You should then either see a valid Nagios plugin-output or get an error-message. Make sure that is works! You may have to modify the script depending on your *nix OS.

Next modify Nagios checkcommands.cfg or similiar and add the following. This makes the command available for use in Nagios.

# USAGE: check_nt_by_ssh_tunnel!11101!username!"-l 5,80,90 -v CPULOAD"
define command{
	command_name		check_nt_by_ssh_tunnel
	command_line		PATH_TO_COMMAND/check_nt_by_ssh_tunnel.sh $HOSTADDRESS$ $ARG1$ $ARG2$ $ARG3$
}

Next add a service definition that uses the check-command.

define service{
	use				       generic-service
        host_name                        MY_HOSTNAME
        service_description             Memory usage
        check_command                 check_nt_by_ssh_tunnel!11100!username!"-w 80 -c 90 -v MEMUSE"
}

The last step you need to do is to restart Nagios and check if it works.
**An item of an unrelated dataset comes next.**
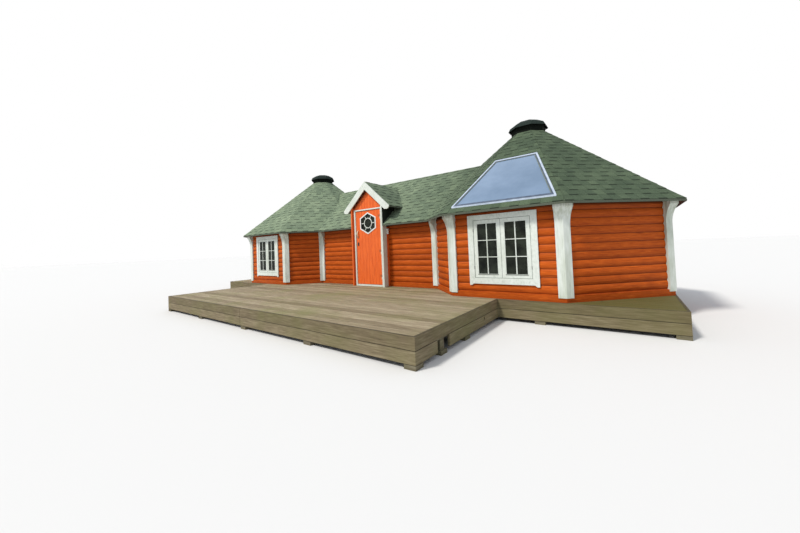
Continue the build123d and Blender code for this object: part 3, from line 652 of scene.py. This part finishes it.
# shingles: rows of tabs laid up each slope, cut along hips and valleys
shingle = {
    'exposure': 0.142, 'tab': 0.31, 'tooth': 0.145, 'bed': 0.0005, 'thick': 0.005, 'start': 0.0105,
    'gap': 0.001, 'hipGap': 0.001, 'collarGap': 0.004, 'ridgeGap': 0.003,
    'shifts': (0.0, 0.5, 0.22, 0.72), # of each course, in tabs
    'raised': (0.006, 1.0), 'flat': (0.002, 0.5), # lift of the foot, and its mark
    'linkHalf': 2.75, 'porchHalf': 0.76, # half widths laid before they are cut
}


def shingleField(name, halfWidth, length, cuts):
    rows = int(length / shingle['exposure']) + 1
    tabs = int(halfWidth * 2 / shingle['tab']) + 3
    tiles = []
    for row, shift in enumerate(shingle['shifts']):
        start = -halfWidth - shingle['tab'] * (1 + shift)
        split = start + shingle['tooth']
        low = shingle['start'] + row * shingle['exposure']
        high = low + shingle['exposure'] - shingle['gap']
        for left, right, kind in ((start, split, 'raised'), (split, start + shingle['tab'], 'flat')):
            lift, mark = shingle[kind]
            tile = block('tab', (left + shingle['gap'], low, shingle['bed']),
                         (right - shingle['gap'], high, shingle['thick']))
            butt = tile.data.attributes.new('butt', 'FLOAT', 'POINT')
            for vertex in tile.data.vertices: # the foot lies proud of the course below
                if vertex.co.y < low + shingle['exposure'] / 2:
                    butt.data[vertex.index].value = mark
                    if vertex.co.z > shingle['thick'] / 2:
                        vertex.co.z += lift
            tiles.append(tile)
    field = joined(name, tiles)
    arrayed(field, tabs + 2, (shingle['tab'], 0, 0))
    arrayed(field, rows // len(shingle['shifts']) + 1, (0, len(shingle['shifts']) * shingle['exposure'], 0))
    for point, normal in cuts:
        trim(field, point, normal)
    return field


def layOn(obj, pitch, eaveDistance, eaveHeight, facing, middleX, middleY):
    obj.rotation_euler = (pitch, 0, 0)
    obj.location = (0, -eaveDistance, eaveHeight)
    bakePlace(obj)
    obj.rotation_euler = (0, 0, math.radians(facing + 90))
    bakePlace(obj)
    obj.location = (middleX, middleY, 0)
    bakePlace(obj)


def ontoHut(obj, side, facing):
    layOn(obj, hutPitch, hutEdge, eaveZ, facing if side == 1 else 180 - facing, side * hutX, axisY)


hutSlope = (hutEdge - roof['collar']) / math.cos(hutPitch)
hutCuts = [((0, hutSlope - shingle['collarGap'], 0), (0, 1, 0))]
for hand in (-1, 1):
    hutCuts.append(((hand * (hutHalf - shingle['hipGap']), 0, 0), (hand, hipX, 0)))
template = shingleField('hutTabs', hutHalf, hutSlope, hutCuts)
fields = {1: [], -1: []}
for side in (1, -1):
    for facing in (-90, -45, 0, 45, 90):
        if side == 1 and facing == -90: # the skylight's panel
            continue
        tabs = copied(template, 'hutTabs')
        ontoHut(tabs, side, facing)
        fields[side].append(tabs)

# round the skylight
belowSky = ((0, sky['low'], 0), (0, 1, 0))
aboveSky = ((0, sky['high'], 0), (0, -1, 0))
besideSky = [((0, sky['low'], 0), (0, -1, 0)), ((0, sky['high'], 0), (0, 1, 0))]
rightOfSky = ((sky['shift'] + skyHalf, 0, 0), (-1, -hipX, 0))
leftOfSky = ((sky['shift'] - skyHalf, 0, 0), (1, -hipX, 0))
for cuts in ([belowSky], [aboveSky], [*besideSky, rightOfSky], [*besideSky, leftOfSky]):
    tabs = copied(template, 'skyTabs')
    for point, normal in cuts:
        trim(tabs, point, normal)
    ontoHut(tabs, 1, -90)
    fields[1].append(tabs)

# dark seal between the skylight's glass and its frame
seal = {'wide': 0.014, 'low': 0.016, 'high': 0.0185}
sealFoot = sky['low'] + sky['bar']
sealHead = sky['high'] - sky['bar']
sealHalf = skyHalf - sky['bar'] * skySlant
sealRing = block('skylightSeal', (sky['shift'] - skyHalf, sealFoot, seal['low']),
                 (sky['shift'] + skyHalf, sealHead, seal['high']))
for hand in (-1, 1):
    trim(sealRing, (hand * sealHalf + sky['shift'], 0, 0), (hand, hipX, 0))
core = copied(sealRing, 'sealCore')
for hand, end in ((-1, sealFoot + seal['wide']), (1, sealHead - seal['wide'])):
    trim(core, (hand * (sealHalf - seal['wide'] * skySlant) + sky['shift'], 0, 0), (hand, hipX, 0))
    trim(core, (0, end, 0), (0, hand, 0))
only(core) # thicker than the ring, so that it cuts right through
bpy.ops.transform.resize(value=(1, 1, 4), center_override=(0, 0, (seal['low'] + seal['high']) / 2))
bakePlace(core)
cutOut(sealRing, core)
ontoHut(sealRing, 1, -90)
done(sealRing, sealAndGapShadeMat)

# panels beside the link, cut along the valleys
apexOverRidge = math.tan(hutPitch) * hutEdge - math.tan(linkPitch) * linkEdge
ridgeEnd = apexOverRidge / math.tan(hutPitch) # from a hut's middle
valleyBend = apexOverRidge / (math.tan(hutPitch) - math.tan(linkPitch) * halfTan) # where it crosses the hip
bendX = valleyBend * halfTan
bendUp = (hutEdge - valleyBend) / math.cos(hutPitch)
ridgeUp = (hutEdge - ridgeEnd) / math.cos(hutPitch)
footX = hutEdge - math.sqrt(2) * linkEdge # the valley's foot, from the middle of the inner panel
for side in (1, -1):
    for hand in (1, -1): # front, then back
        tabs = copied(template, 'innerTabs')
        turn = -side * hand
        trim(tabs, (turn * footX, 0, 0), (turn * bendUp, footX - bendX, 0))
        ontoHut(tabs, side, -135 * hand)
        fields[side].append(tabs)
        tabs = copied(template, 'ridgeTabs')
        trim(tabs, (0, 0, 0), (turn, 0, 0))
        trim(tabs, (0, ridgeUp, 0), (turn * (ridgeUp - bendUp), -bendX, 0))
        ontoHut(tabs, side, 180)
        fields[side].append(tabs)
remove(template)
for side, hut in ((1, 'right'), (-1, 'left')):
    done(joined(hut + 'RoofShingles', fields[side]), shingleMat)
print("hut shingles laid")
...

* I recommend you to change the portnumber for each service-definition to avoid collisions. Make them unique to the service-check.
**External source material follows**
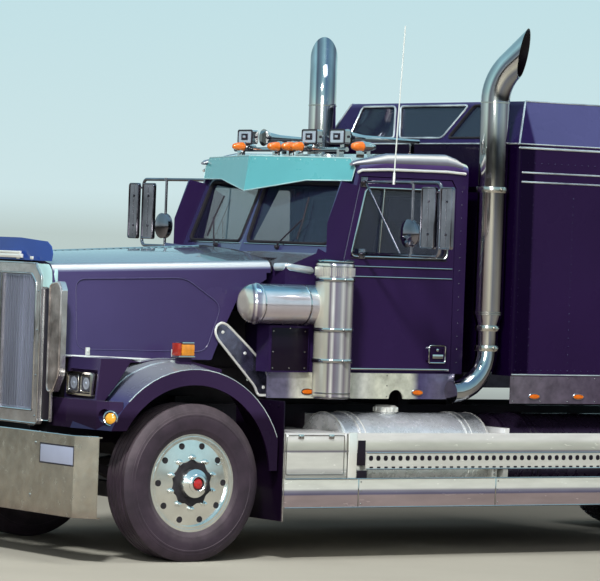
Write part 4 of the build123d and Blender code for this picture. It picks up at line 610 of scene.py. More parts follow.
def build_front():
    # Bumper: blank number plate in a frame, bolt heads, a rolled edge.
    Piece("number_plate", "white").box((-880.8, -1085, 636), (-878, -660, 762), 0.4)
    rim = Piece("plate_frame", "plastic")
    for low, high in (((-881.4, -1091, 756), (-879, -654, 766)), ((-881.4, -1091, 632), (-879, -654, 642)),
                      ((-881.4, -1091, 632), (-879, -1081, 766)), ((-881.4, -664, 632), (-879, -654, 766))):
        rim.box(low, high, 1.5)
    trim = Piece("bumper_trim", "chrome")
    for y, z in ((-600, 758), (-546, 409), (546, 409), (600, 758)):
        trim.box((-881.5, y - 11, z - 11), (-878, y + 11, z + 11), 0.6)
    for side in (-1, 1):
        for z, radius in ((833, 5), (301, 4)):
            trim.tube([(-874, 0, z), (-874, side * 1088, z), (-775, side * 1222, z)], radius)

    # Headlamps: bezel, dark housing, two elements and the cover.
    bezels = Piece("headlamp_bezels", "steel", "hood", 35, "headlamps")
    elements = Piece("headlamp_elements", "lamp_face", "hood")
    housings = Piece("headlamp_housings", "plastic", "hood")
    covers = Piece("headlamp_lenses", "lens", "hood")
    for side in (-1, 1):
        outer = panel(side * 690, side * 1010, 1088, 1242, 14)
        inner = panel(side * 703, side * 997, 1101, 1229, 10)
        steps = (-680, outer), (-716, outer), (-720, inner), (-704, inner)
        bezels.skin([bezels.verts(at_x(x, outline)) for x, outline in steps], True)
        housings.box((-696, side * 700, 1092), (-662, side * 1000, 1238), 6)
        for y in (side * LAMP_YS[0], side * LAMP_YS[1]):
            bezels.tube(at_x(-709, panel(y - 62, y + 62, 1112, 1218, 14)), 4, 6, closed=True)
            elements.lathe([(0, 16), (4, 30), (12, 40), (14, 40), (14, 34)], (-694, y, 1168), AHEAD, 28)
            elements.lathe([(0, 12), (18, 10), (22, 0)], (-694, y, 1168), AHEAD, 14)
            for z in (1115, 1215):
                housings.lathe([(0, 6), (3, 5), (3, 0)], (-696, y + 55, z), AHEAD, 10)
            covers.plate(at_x(-707, panel(y - 66, y + 66, 1106, 1224, 12)), AHEAD, 4)

    # Turn lamps on the fenders: amber body, red-orange front, bright base and cap; round lamps below the headlamps.
    lenses = Piece("turn_lamp_lenses", "turn", "hood", 40, "marker_lamps")
    fronts = Piece("turn_lamp_fronts", "orange", "hood")
    rounds = Piece("round_lamps", "yellow", "hood")
    bases = Piece("turn_lamp_bases", "chrome", "hood")
    for side in (-1, 1):
        y = side * 1000
        lenses.box((-40, y - 43, 1364), (60, y + 43, 1440), 9)
        fronts.box((-70, y - 40, 1362), (-42, y + 40, 1448), 8)
        bases.box((-66, y - 44, 1351), (64, y + 44, 1364), 4)
        bases.box((-38, y - 40, 1440), (58, y + 40, 1456), 5)
        at, out = (-654, side * 1168, 952), (-0.80, side * 0.60, 0)
        rounds.lathe([(0, 38), (10, 36), (18, 24), (21, 0)], at, out, 28)
        bases.ring([(-14, 40), (-14, 50), (10, 52), (14, 46), (12, 41)], at, out, 36)

    # Grille: fine upright wires behind the bars, cross wires, a chrome edge and screws.
    wires = Piece("grille_wires", "grille", "hood", 30)
    for side in (-1, 1):
        for k in range(58):
            y = side * (14 + 7.4 * k)
            top = 1866 if abs(y) < 392 else 1866 - (abs(y) - 392)
            wires.box((-814, y - 1.6, 974), (-808, y + 1.6, top))
        wires.box((-816, side * 12, 1418), (-812, side * 446, 1421), 1)
    back = Piece("grille_backing", "grille_dark", "hood", 30)
    back.plate(at_x(-803, [(-449, 972), (449, 972), (449, 1808), (391, 1868), (-391, 1868), (-449, 1808)]), AHEAD, 1.5)
    back.box((-806, -440, 985), (-802.5, 440, 990))
    trim = Piece("grille_trim", "chrome", "hood")
    slots = Piece("side_slots", "near_black_and_painted_shade", "hood", 30)
    wings = Piece("wing_panels", "wing", "hood")
    nose = Piece("nose_corners", "pale", "hood")
    for half, low, high, cut, r in ((457, 965, 1876, 62, 6), (519, 880, 1944, 88, 5)):
        loop = rounded([(-half, low), (half, low), (half, high - cut), (half - cut, high), (-half + cut, high),
                        (-half, high - cut)], 16)
        trim.tube(at_x(-834, loop), r, closed=True)
    trim.tube([(-835, 0, 972), (-835, 0, 1868)], 9, 10)
    for side in (-1, 1):
        for z in (930, 1200, 1500, 1760):
            trim.lathe([(0, 7), (3, 6), (4, 0)], (-834, side * 488, z), AHEAD, 12)
        # Wing panel beside the grille: a slot in a rim and a rounded chrome cover.
        trim.tube(at_x(-808, panel(538, 640, 905, 1784, 20), side), 5, closed=True)
        slots.box((-812, side * 540, 908), (-808, side * 638, 1782), 1.5)
        wing = rounded([(645, 1100), (645, 1815), (765, 1835), (800, 1780), (800, 1215), (725, 1100)], 34)
        wings.plate(at_x(WING_FACE, wing, side), AHEAD, 6)
        edge = rounded([(650, 1106), (650, 1808), (762, 1828), (794, 1776), (794, 1218), (722, 1106)], 34)
        wings.tube(at_x(WING_FACE - 6, edge, side), 6, closed=True)
        # Rounded corner of the hood's nose behind the grille's shell, painted pale as a sky highlight.
        rows = []
        for z in range(1790, 1943, 19):
            inner = 522 - max(0, z - 1856) * 0.9
            outer = 612 - max(0, z - 1900) * 1.0
            rows.append([(-822 + 60 * (1 - math.cos(a)), side * (inner + (outer - inner) * math.sin(a)), z)
                         for a in (math.pi / 2 * j / 6 for j in range(7))])
        nose.grid(rows)

    # Deflector: two pale handles and clips.
    clips = Piece("deflector_clips", "bright", "hood")
    for y in (-430, -250, 250, 430):
        clips.box((-866, y - 16, 1968), (-854, y + 16, 1990), 4)
    clips.box((-880, -322, 1976), (-860, 322, 2004), 8)
    clips.box((-880, -300, 2004), (-862, 300, 2022), 7)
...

Bash script that open and close an ssh-tunnel automagically

My problem was that I needed to connect to a port on a server that only was accessible by ssh. This connection should be made in a bash-script that starts and ends within a limited timeframe. That’s why I needed to solve the problem with a SSH-tunnel. George Notaras has made an article about auto-closing ssh tunnels that describes the problem and a solution that should work for most people. However, I did not need a auto-closing ssh tunnel because I want to close the tunnel whenever I want to.

My solution is a little bit more brute because it kills the tunnel. But hey, it works! Check out the simple solution below.

Prerequisites
For this to work you need to have ssh auto login between the two servers.
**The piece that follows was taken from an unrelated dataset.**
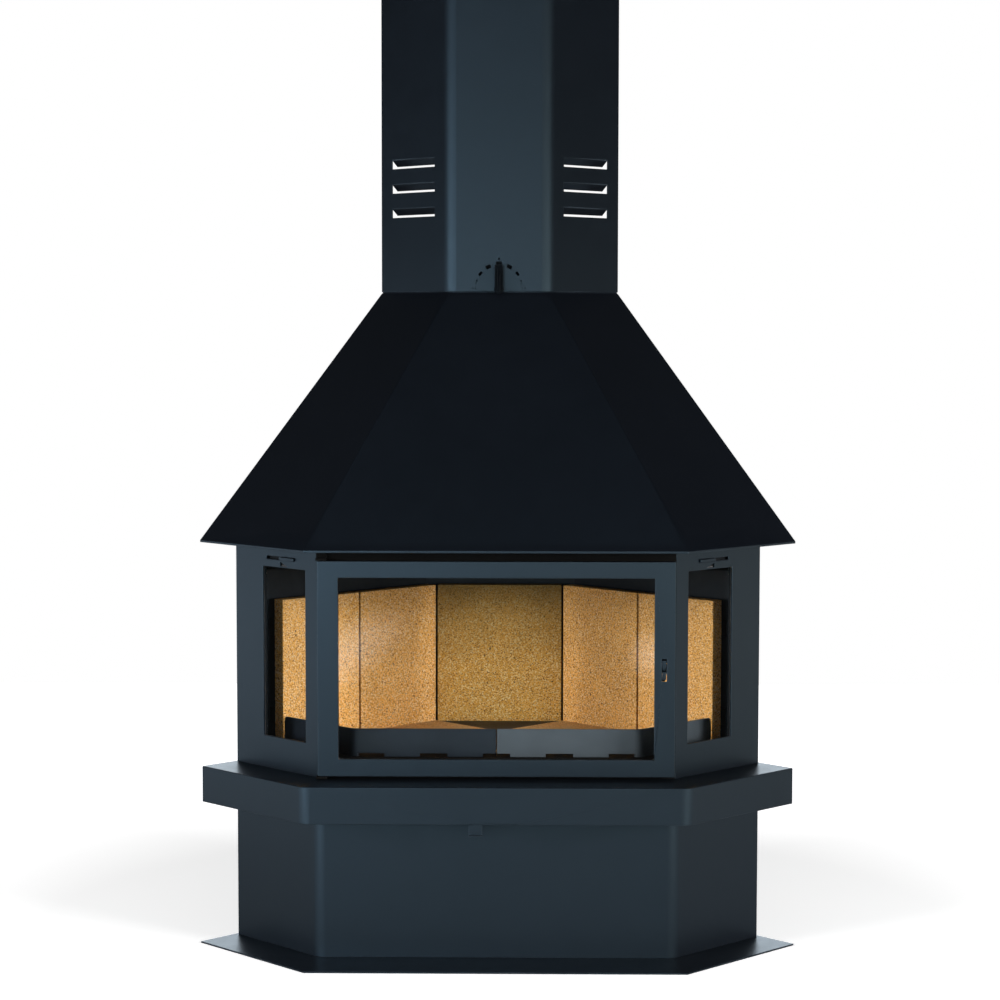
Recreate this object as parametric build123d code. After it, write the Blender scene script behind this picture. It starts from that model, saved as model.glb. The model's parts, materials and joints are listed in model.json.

I have used this solution successfully with the Nagios monitoring system. Read Nagios check_nt over ssh-tunnel.

#!/bin/bash

# Open tunnel and wait for it to open
# 12489 = remote portnumber
# 3456  = local portnumber
# increase sleep-time if slow to connect
ssh -f -N -L 3456:localhost:12489 username@somehost &
sleep 30

# Run some command that uses the opened tunnel
# telnet localhost 3456


# Close the tunnel by killing it
sleep 5
CMD="ps -eo pid,args | grep 'ssh -f -N -L 3456:localhost' | grep -v  'grep' | cut -c1-6"
#echo $CMD
PID=`eval $CMD` 
#echo $PID
kill -9 $PID

You may have to change the parameters to the ps-command for this to work on your nix-machine.